----- THE RECORDS -----

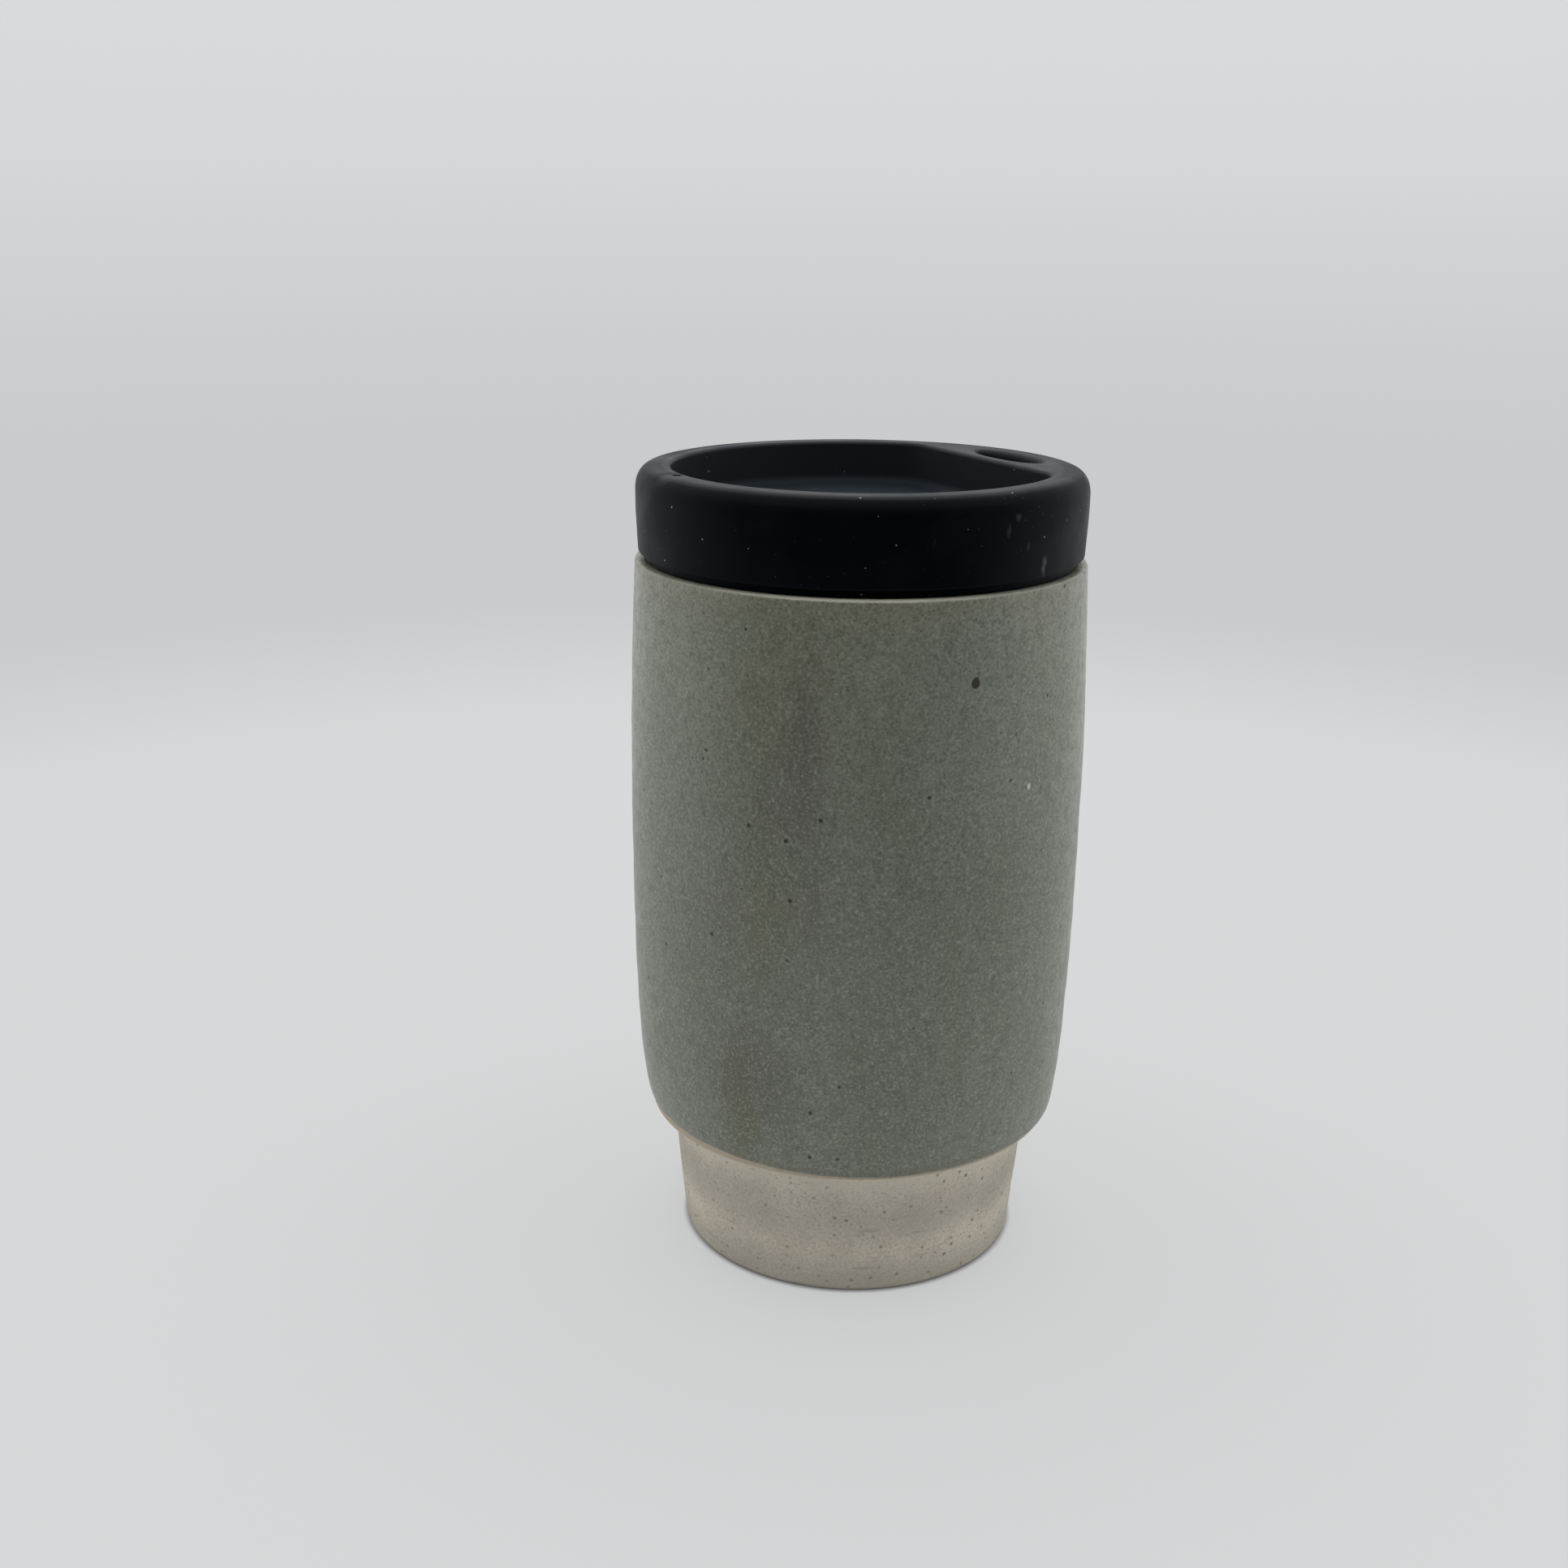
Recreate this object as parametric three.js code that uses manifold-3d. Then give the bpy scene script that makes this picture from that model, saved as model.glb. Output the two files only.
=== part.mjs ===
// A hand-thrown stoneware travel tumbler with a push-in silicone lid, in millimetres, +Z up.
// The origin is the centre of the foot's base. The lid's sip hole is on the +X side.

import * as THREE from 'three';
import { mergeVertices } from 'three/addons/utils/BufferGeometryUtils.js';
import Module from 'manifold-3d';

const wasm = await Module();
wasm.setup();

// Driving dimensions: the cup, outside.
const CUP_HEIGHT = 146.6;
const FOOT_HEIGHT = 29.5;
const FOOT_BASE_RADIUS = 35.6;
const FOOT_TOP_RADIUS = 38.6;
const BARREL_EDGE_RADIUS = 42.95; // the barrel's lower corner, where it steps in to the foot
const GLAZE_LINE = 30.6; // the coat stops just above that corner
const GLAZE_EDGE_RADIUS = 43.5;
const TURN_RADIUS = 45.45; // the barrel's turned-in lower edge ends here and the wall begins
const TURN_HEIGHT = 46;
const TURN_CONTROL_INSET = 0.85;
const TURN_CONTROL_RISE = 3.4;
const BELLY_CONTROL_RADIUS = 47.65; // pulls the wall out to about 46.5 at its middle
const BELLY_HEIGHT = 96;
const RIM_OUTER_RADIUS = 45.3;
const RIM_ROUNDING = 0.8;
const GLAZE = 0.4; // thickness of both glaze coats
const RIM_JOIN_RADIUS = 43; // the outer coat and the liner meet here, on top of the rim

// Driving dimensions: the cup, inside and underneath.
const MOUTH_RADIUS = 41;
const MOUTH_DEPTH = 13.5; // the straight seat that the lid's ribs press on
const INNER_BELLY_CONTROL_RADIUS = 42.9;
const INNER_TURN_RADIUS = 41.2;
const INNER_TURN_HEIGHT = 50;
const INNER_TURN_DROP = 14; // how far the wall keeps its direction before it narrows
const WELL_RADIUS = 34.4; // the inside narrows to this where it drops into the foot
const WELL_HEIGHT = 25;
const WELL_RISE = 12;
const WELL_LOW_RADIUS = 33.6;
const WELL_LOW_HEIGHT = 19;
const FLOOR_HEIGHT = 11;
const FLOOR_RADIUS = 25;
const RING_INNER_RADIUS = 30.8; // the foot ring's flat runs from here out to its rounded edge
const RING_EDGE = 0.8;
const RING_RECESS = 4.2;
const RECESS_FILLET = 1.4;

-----
----- THE RECORDS -----

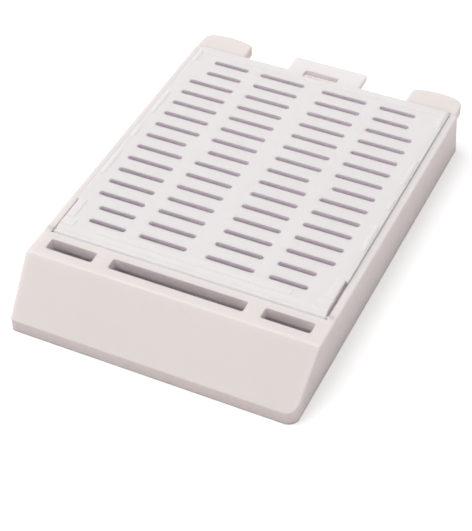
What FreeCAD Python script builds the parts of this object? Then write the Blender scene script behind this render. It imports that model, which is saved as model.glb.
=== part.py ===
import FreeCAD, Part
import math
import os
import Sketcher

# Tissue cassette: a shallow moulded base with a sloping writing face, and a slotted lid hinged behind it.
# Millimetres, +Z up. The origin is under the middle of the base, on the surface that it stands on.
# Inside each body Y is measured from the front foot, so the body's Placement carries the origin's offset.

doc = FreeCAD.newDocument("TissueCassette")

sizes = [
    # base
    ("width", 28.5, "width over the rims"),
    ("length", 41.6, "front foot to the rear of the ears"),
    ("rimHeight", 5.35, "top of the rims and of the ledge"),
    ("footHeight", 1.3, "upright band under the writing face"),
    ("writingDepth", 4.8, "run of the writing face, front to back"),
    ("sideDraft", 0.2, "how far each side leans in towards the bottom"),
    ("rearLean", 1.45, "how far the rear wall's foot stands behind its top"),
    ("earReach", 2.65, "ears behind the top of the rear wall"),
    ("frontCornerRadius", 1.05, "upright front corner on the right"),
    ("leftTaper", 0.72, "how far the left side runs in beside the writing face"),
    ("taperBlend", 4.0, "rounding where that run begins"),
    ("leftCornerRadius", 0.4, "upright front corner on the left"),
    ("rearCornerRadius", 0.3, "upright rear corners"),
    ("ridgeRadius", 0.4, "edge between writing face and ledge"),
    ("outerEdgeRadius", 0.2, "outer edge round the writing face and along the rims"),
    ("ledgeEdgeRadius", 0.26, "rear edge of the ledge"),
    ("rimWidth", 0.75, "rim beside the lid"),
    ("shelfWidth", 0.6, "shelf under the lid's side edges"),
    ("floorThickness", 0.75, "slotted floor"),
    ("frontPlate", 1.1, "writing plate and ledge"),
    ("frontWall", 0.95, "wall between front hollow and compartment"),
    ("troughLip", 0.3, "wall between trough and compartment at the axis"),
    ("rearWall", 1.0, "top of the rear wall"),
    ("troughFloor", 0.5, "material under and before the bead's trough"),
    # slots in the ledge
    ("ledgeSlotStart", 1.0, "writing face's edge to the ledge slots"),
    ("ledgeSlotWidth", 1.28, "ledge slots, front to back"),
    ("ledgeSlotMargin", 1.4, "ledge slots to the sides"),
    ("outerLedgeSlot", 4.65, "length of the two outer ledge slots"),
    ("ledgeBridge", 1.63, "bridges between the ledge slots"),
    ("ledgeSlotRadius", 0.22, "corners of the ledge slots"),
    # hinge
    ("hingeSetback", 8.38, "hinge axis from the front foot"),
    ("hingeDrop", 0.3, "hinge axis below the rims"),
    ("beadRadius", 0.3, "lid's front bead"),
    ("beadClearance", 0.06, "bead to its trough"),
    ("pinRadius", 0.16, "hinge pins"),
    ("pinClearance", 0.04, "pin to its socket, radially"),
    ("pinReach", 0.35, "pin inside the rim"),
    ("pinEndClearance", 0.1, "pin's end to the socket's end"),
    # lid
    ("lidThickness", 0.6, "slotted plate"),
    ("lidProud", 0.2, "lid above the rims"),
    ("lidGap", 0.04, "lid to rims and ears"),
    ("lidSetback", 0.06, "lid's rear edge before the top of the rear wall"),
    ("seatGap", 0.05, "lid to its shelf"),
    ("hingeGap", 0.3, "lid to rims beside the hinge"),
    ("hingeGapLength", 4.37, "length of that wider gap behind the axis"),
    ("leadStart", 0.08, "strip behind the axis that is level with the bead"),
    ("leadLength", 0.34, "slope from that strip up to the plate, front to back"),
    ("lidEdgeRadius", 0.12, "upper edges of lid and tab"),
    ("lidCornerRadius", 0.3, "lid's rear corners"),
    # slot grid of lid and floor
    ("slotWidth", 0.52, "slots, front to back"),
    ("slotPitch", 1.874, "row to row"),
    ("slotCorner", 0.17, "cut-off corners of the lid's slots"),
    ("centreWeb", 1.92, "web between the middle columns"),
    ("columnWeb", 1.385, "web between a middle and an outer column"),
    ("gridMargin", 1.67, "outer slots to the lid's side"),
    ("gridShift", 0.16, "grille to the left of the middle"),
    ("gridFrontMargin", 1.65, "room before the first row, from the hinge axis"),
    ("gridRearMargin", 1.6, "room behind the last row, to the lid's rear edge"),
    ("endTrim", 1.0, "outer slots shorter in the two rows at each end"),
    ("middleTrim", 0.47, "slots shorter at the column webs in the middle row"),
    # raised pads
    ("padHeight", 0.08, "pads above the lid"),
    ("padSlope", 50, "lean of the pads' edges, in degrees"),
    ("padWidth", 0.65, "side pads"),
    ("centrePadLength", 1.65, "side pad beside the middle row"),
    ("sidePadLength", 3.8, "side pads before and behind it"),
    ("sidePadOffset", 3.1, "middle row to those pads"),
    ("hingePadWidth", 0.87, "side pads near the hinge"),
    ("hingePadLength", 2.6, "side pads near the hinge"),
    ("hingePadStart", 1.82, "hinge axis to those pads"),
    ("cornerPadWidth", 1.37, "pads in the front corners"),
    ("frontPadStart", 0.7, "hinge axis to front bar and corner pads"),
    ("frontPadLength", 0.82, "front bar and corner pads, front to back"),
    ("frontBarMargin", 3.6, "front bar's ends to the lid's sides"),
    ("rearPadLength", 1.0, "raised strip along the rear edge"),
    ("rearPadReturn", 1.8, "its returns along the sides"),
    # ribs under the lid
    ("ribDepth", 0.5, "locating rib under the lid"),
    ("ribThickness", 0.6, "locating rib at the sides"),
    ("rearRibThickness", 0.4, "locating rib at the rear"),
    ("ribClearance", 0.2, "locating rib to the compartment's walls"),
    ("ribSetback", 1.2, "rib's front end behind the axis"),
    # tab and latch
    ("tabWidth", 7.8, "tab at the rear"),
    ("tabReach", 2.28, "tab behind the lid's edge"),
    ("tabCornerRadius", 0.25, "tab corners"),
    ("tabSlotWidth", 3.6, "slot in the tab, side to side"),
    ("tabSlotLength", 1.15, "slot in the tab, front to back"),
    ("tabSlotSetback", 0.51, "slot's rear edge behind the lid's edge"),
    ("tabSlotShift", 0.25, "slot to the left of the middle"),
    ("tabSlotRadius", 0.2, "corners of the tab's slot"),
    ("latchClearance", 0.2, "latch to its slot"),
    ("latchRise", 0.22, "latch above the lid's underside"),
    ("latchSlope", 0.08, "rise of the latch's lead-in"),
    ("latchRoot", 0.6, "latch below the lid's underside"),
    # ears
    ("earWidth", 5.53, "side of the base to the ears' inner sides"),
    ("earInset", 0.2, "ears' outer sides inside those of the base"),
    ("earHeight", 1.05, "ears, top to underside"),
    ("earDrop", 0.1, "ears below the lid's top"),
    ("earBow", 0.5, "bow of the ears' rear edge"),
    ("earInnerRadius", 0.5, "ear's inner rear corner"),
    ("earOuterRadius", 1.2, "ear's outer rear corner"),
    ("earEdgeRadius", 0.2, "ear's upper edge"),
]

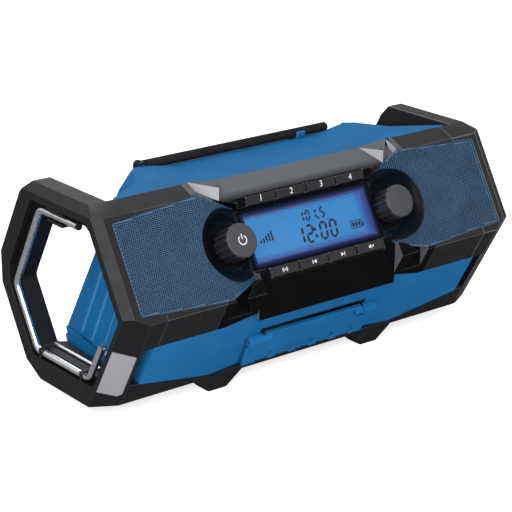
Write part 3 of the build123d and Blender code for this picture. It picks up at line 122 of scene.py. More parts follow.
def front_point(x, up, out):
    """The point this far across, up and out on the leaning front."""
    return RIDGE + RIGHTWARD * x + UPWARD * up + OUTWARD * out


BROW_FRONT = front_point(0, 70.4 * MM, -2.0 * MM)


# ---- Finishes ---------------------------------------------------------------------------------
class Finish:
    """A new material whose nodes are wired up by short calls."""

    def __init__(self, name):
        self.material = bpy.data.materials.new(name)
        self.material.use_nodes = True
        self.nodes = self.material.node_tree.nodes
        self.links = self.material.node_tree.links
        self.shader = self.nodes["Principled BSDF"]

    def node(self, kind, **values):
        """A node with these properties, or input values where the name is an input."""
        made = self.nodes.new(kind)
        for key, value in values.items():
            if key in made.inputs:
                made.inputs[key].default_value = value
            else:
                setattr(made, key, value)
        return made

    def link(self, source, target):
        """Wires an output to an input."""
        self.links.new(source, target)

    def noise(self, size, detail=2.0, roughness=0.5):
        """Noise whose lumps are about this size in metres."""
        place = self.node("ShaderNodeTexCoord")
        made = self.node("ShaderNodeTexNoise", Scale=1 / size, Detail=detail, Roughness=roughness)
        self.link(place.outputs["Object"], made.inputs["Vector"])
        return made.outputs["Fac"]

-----
----- THE RECORDS -----

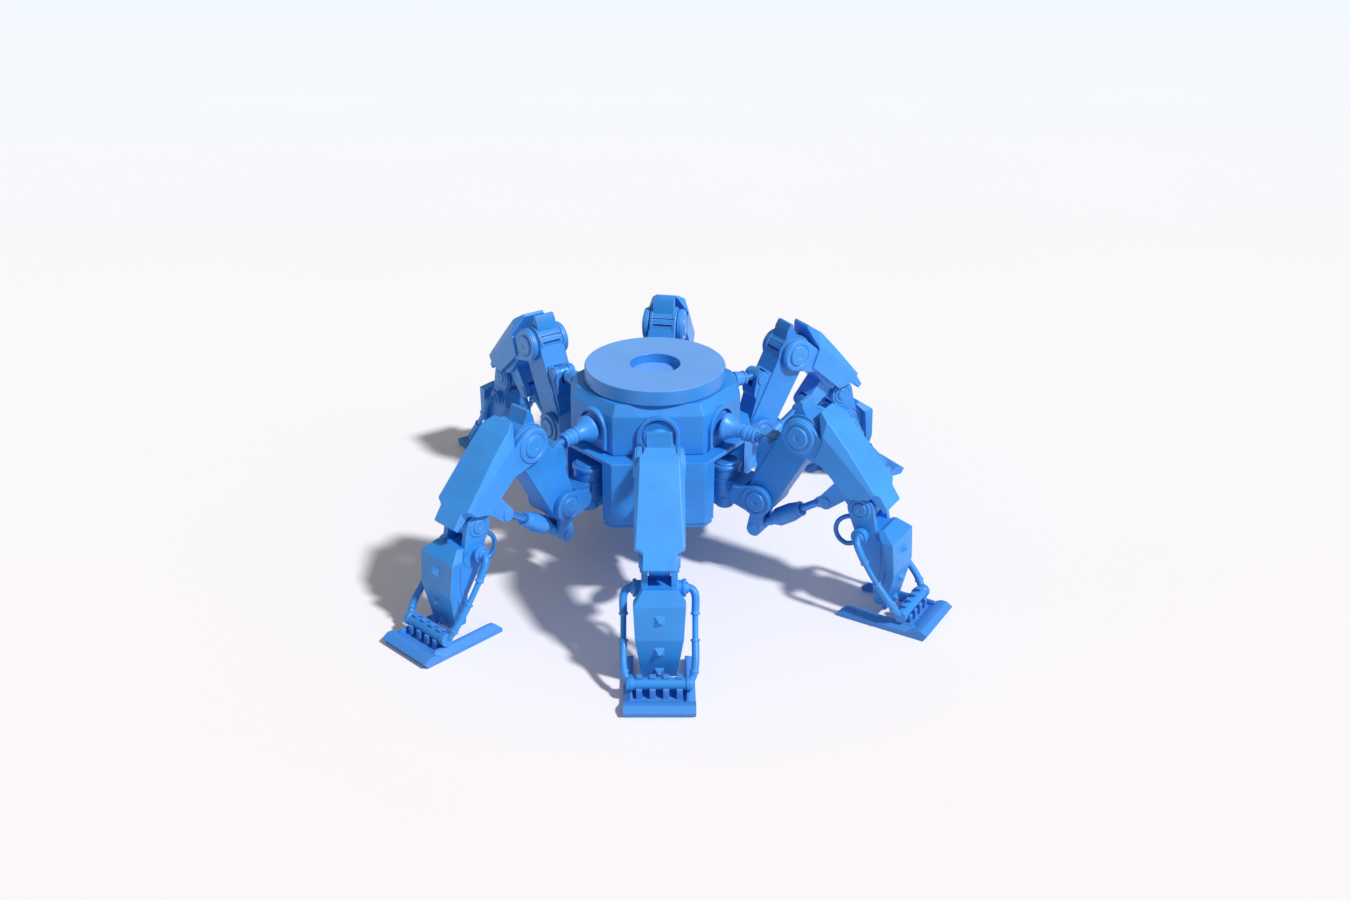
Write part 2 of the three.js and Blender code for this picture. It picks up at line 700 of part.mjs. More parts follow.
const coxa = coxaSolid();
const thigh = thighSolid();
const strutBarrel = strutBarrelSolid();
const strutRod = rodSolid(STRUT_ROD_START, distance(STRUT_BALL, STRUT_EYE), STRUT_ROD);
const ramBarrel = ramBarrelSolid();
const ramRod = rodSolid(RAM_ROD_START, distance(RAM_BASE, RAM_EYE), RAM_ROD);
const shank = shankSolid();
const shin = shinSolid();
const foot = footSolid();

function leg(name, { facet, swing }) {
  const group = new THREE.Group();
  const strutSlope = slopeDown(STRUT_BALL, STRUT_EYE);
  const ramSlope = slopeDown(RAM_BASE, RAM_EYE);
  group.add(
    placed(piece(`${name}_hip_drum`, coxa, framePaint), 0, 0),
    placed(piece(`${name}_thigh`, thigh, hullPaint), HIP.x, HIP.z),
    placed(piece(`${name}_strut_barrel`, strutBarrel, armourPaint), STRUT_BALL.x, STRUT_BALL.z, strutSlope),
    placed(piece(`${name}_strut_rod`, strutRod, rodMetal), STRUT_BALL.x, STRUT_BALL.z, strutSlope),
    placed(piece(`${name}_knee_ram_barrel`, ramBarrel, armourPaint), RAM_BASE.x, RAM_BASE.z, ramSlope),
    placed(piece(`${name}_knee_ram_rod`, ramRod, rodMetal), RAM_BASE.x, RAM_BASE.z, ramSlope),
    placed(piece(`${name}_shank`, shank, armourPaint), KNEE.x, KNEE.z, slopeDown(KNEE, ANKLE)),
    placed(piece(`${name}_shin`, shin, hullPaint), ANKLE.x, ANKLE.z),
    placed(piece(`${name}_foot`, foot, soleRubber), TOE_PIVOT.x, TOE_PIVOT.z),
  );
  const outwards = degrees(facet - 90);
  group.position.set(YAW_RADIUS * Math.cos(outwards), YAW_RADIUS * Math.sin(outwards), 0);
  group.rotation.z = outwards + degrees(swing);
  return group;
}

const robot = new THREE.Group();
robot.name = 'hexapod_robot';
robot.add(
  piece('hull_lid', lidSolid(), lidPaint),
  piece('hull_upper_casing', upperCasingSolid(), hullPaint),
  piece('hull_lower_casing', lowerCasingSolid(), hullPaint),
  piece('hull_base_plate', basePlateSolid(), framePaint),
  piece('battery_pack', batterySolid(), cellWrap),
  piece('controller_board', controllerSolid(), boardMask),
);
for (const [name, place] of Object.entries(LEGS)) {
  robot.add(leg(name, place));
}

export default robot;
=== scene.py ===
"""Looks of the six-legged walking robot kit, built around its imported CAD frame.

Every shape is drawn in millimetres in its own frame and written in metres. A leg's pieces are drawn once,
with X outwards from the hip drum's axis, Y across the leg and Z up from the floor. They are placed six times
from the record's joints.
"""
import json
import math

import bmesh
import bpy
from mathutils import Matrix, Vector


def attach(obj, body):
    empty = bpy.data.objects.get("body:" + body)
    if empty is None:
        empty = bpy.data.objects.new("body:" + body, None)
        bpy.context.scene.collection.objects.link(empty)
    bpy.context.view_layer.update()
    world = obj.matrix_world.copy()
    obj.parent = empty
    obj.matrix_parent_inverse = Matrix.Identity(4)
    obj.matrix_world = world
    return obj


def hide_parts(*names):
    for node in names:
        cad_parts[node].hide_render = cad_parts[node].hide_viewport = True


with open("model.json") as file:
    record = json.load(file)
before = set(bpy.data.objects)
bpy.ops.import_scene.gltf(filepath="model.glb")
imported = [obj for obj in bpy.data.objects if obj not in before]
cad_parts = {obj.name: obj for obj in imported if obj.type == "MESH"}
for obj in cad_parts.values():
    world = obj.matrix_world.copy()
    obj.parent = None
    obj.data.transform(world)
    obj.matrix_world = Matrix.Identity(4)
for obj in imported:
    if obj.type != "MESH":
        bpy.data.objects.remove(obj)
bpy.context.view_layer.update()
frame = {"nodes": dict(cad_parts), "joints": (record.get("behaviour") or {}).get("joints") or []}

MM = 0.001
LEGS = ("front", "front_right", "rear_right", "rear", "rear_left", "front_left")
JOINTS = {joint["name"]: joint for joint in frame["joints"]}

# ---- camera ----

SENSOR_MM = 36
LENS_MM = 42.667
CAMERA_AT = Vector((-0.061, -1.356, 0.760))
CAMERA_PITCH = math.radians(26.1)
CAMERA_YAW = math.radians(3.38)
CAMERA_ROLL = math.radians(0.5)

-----

## PROBLEM REQUIREMENTS:
Beginning with the line containing "const robot = new THREE.Group();" and ending with the line containing "if empty is", extract those lines exactly from the listing above, and only those.

## RESPONSE:
const robot = new THREE.Group();
robot.name = 'hexapod_robot';
robot.add(
  piece('hull_lid', lidSolid(), lidPaint),
  piece('hull_upper_casing', upperCasingSolid(), hullPaint),
  piece('hull_lower_casing', lowerCasingSolid(), hullPaint),
  piece('hull_base_plate', basePlateSolid(), framePaint),
  piece('battery_pack', batterySolid(), cellWrap),
  piece('controller_board', controllerSolid(), boardMask),
);
for (const [name, place] of Object.entries(LEGS)) {
  robot.add(leg(name, place));
}

export default robot;
=== scene.py ===
"""Looks of the six-legged walking robot kit, built around its imported CAD frame.

Every shape is drawn in millimetres in its own frame and written in metres. A leg's pieces are drawn once,
with X outwards from the hip drum's axis, Y across the leg and Z up from the floor. They are placed six times
from the record's joints.
"""
import json
import math

import bmesh
import bpy
from mathutils import Matrix, Vector


def attach(obj, body):
    empty = bpy.data.objects.get("body:" + body)
    if empty is None:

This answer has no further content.